Der Verstellbereich ist sehr groß, meines Erachtens sogar etwas unnötig groß. Einen Nachteil hat man dadurch aber natürlich nicht.

So schnell aus- und angezogen hatte ich einen MTB Schuh noch nie. Hier kann das BOA Verschlusssystem auf voller Linie punkten. Man zieht den Schuh an und dreht einfach das Rädchen zum Zuziehen der Drahtseile. Die Rasterung ist fein genug, um eine Stufe zu finden, in welcher der Fuß fest im Schuh sitzt, aber auch nicht eingeschnürt wird. Sollte man beim Fahren den Schuh doch noch enger schnüren, kann man dies ganz einfach mit einer Hand beim Fahren machen. So schnell ich den Schuh auch anhatte, ausgezogen hatte ich ihn noch schneller. Hierfür zieht man einfach das Rädchen nach außen und schon ist die Spannung der Drahtseile aufgehoben.

Als Erstes fahre ich den Schuh auf meinem Enduro in Kombination mit Shimano XT Trail Pedalen. Das Einklicken ins Pedal ist kinderleicht, da man durch die Aussparung für die Cleats nicht an Stollen oder der Profilsohle hängen bleiben kann. Ausklicken lässt es sich noch schneller. Das wird dann hoffentlich das eine oder andere „Hilfe ich kippe, kann aber meinen Fuß nicht absetzen“-Malheur in kniffligen Spitzkehren oder Steilstücken verhindern.

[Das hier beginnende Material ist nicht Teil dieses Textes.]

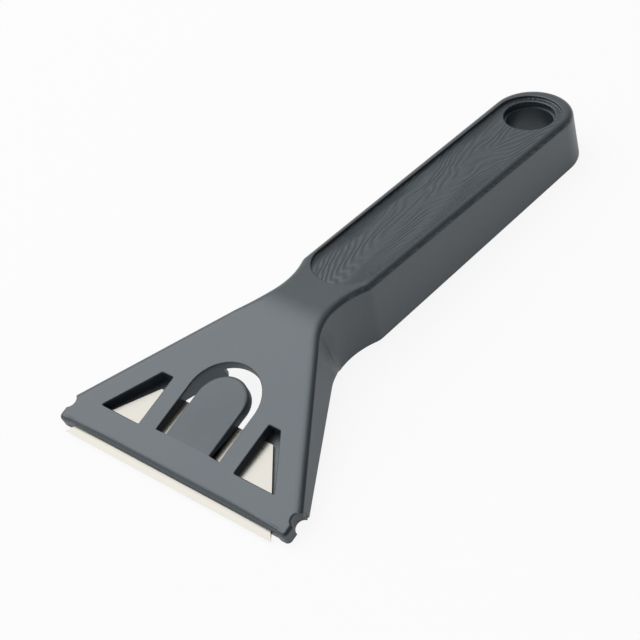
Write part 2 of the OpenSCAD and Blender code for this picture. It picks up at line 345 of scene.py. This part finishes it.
# Behind the blade, two gussets grow down from the slot's edge
GUSSET_U, GUSSET_R, GUSSET_TURN = 10.4, 10.6, radians(50)
for side in (1, -1):
    bm = bmesh.new()
    first = bm.verts.new((side * SLOT_R, GUSSET_U, 0))
    pen = line(bm, first, side * SLOT_R, SLOT_ARC_U, cuts=4)
    pen = arc(bm, pen, 0, SLOT_ARC_U, side * GUSSET_TURN, 14)
    pen = line(bm, pen, side * GUSSET_R * cos(GUSSET_TURN),
               SLOT_ARC_U + GUSSET_R * sin(GUSSET_TURN))
    pen = arc(bm, pen, 0, SLOT_ARC_U, -side * GUSSET_TURN, 14)
    bm.edges.new((line(bm, pen, side * GUSSET_R, GUSSET_U, cuts=4), first))
    loft(bm, lambda x, u: [(0.0, PLATE - 0.4), (0.0, PLATE + 0.15 + 0.6 * min(u - GUSSET_U, 5))])
    carve(body, solid(bm), "UNION")

# The sunk panel, and the hanging hole with its tube
PANEL_HALF, PANEL_U, PANEL_END_U, PANEL_DEPTH = 8.4, 60.0, 132.5, 0.8
PANEL_EDGE = 0.25
HOLE_U, HOLE_R, LIP_R, TUBE_R, TUBE_DEPTH = 133.0, 6.0, 6.5, 7.9, 12.3
bm = bmesh.new()
pen = arc(bm, bm.verts.new((0, PANEL_U - PANEL_HALF, 0)), 0, PANEL_U, pi / 2, 32)
pen = line(bm, pen, PANEL_HALF, PANEL_END_U, cuts=30)
arc(bm, pen, 0, PANEL_END_U, pi / 2, 32)
mirrored(bm)
fillet = [(-PANEL_EDGE * (1 - cos(pi / 8 * i)),
           PANEL_DEPTH - PANEL_EDGE * (1 - sin(pi / 8 * i))) for i in range(5)]
loft(bm, lambda x, u: flared(PANEL_EDGE, 0.4) + fillet)
carve(body, solid(bm))
bm = circle(0, HOLE_U, TUBE_R)
loft(bm, lambda x, u: [(0.0, PANEL_DEPTH + 0.6), (0.0, TUBE_DEPTH)])
carve(body, solid(bm), "UNION")
bm = circle(0, HOLE_U, HOLE_R)
lip = [(LIP_R - HOLE_R + out, down + PANEL_DEPTH) for out, down in flared(PANEL_EDGE, 1.5)]
loft(bm, lambda x, u: lip + [(0.0, PANEL_DEPTH + 1.6), (0.0, DEEP)])
carve(body, solid(bm))


# The slope and the place of the head on the table
MM = 0.001
REST_ANGLE, REST_Y, REST_Z = radians(17.8158), -67.6652, 5.42455


def head_to_rest(x, y, z):
    """A point of the head's own frame, in metres in the frame of the resting scraper."""
    return Vector((x,
                   REST_Y + y * cos(REST_ANGLE) - z * sin(REST_ANGLE),
                   REST_Z + y * sin(REST_ANGLE) + z * cos(REST_ANGLE))) * MM


def bent(x, u, z):
    """Where a point of the unbent drawing lies on the finished scraper."""
    if u < BEND_START:
        return head_to_rest(x, u, z)
    turn = min(u - BEND_START, BEND_END - BEND_START) / BEND_R
    past = max(0.0, u - BEND_END)
    return head_to_rest(
        x,
        BEND_START + (BEND_R + z) * sin(turn) + past * cos(turn),
        (BEND_R + z) * cos(turn) - BEND_R - past * sin(turn))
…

Getestet wird auf den Trails rund um Aachen herum. Bevor es bergab gehen kann, müssen erst einmal die Traileinstiege erklommen werden. Die Kraftübertragung ist wirklich spitze und mindestens genau so gut wie bei einem schnittigen und auf optimale Kraftübertragung ausgelegten Cross Country Schuh. Auch der BOA Verschluss schneidet nicht, wie anfangs befürchtet, in den Fuß und garantiert eine astreine Blutversorgung.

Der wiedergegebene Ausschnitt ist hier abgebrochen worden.